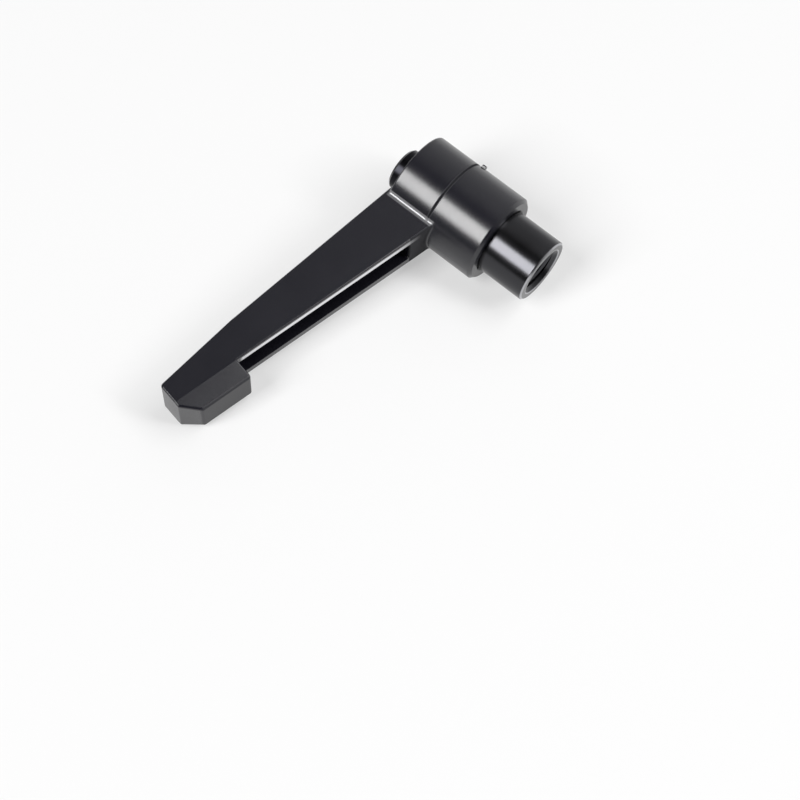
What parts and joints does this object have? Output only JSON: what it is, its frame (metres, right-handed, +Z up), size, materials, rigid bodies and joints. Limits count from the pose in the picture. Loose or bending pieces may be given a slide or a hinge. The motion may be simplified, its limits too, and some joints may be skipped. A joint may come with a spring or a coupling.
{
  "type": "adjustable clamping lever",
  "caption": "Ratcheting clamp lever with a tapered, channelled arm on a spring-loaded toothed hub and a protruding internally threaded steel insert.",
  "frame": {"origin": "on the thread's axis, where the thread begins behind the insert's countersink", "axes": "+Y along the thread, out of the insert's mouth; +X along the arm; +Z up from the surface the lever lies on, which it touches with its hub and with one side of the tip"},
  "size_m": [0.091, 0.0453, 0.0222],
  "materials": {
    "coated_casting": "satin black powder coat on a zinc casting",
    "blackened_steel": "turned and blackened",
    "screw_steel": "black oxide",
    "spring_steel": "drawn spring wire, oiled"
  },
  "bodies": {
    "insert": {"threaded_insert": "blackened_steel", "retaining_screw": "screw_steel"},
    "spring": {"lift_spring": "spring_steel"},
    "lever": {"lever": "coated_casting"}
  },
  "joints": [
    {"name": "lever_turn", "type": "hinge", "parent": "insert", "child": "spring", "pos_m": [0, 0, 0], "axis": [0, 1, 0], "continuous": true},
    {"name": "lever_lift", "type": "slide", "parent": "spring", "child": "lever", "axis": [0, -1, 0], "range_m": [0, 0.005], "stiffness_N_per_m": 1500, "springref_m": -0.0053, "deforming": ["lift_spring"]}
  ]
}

=== Short exercise ===
Reproduce the material verbatim, line by line.

=== Exercise result ===
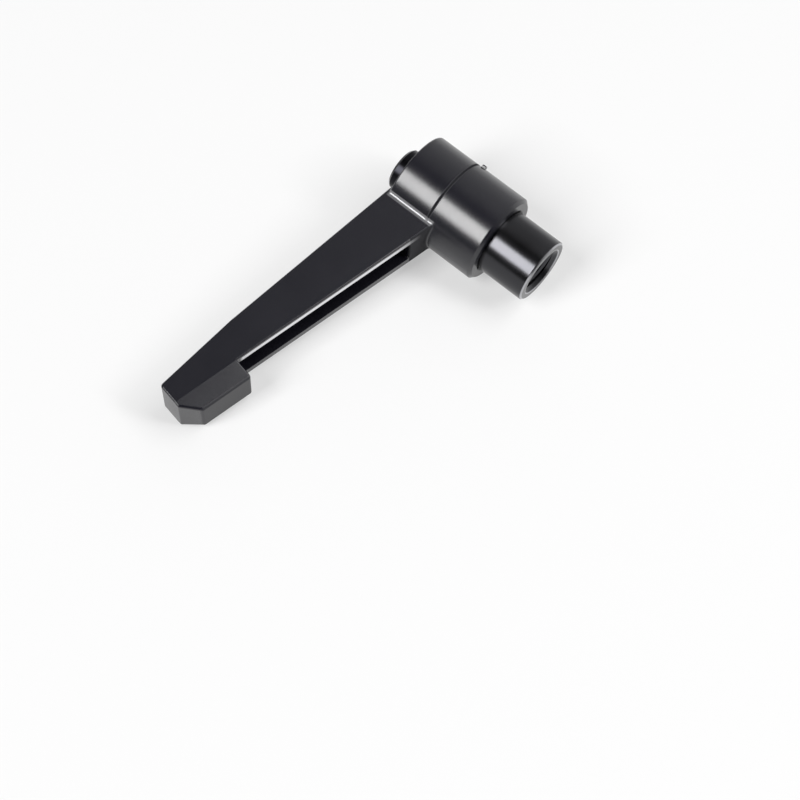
What parts and joints does this object have? Output only JSON: what it is, its frame (metres, right-handed, +Z up), size, materials, rigid bodies and joints. Limits count from the pose in the picture. Loose or bending pieces may be given a slide or a hinge. The motion may be simplified, its limits too, and some joints may be skipped. A joint may come with a spring or a coupling.
{
  "type": "adjustable clamping lever",
  "caption": "Ratcheting clamp lever with a tapered, channelled arm on a spring-loaded toothed hub and a protruding internally threaded steel insert.",
  "frame": {"origin": "on the thread's axis, where the thread begins behind the insert's countersink", "axes": "+Y along the thread, out of the insert's mouth; +X along the arm; +Z up from the surface the lever lies on, which it touches with its hub and with one side of the tip"},
  "size_m": [0.091, 0.0453, 0.0222],
  "materials": {
    "coated_casting": "satin black powder coat on a zinc casting",
    "blackened_steel": "turned and blackened",
    "screw_steel": "black oxide",
    "spring_steel": "drawn spring wire, oiled"
  },
  "bodies": {
    "insert": {"threaded_insert": "blackened_steel", "retaining_screw": "screw_steel"},
    "spring": {"lift_spring": "spring_steel"},
    "lever": {"lever": "coated_casting"}
  },
  "joints": [
    {"name": "lever_turn", "type": "hinge", "parent": "insert", "child": "spring", "pos_m": [0, 0, 0], "axis": [0, 1, 0], "continuous": true},
    {"name": "lever_lift", "type": "slide", "parent": "spring", "child": "lever", "axis": [0, -1, 0], "range_m": [0, 0.005], "stiffness_N_per_m": 1500, "springref_m": -0.0053, "deforming": ["lift_spring"]}
  ]
}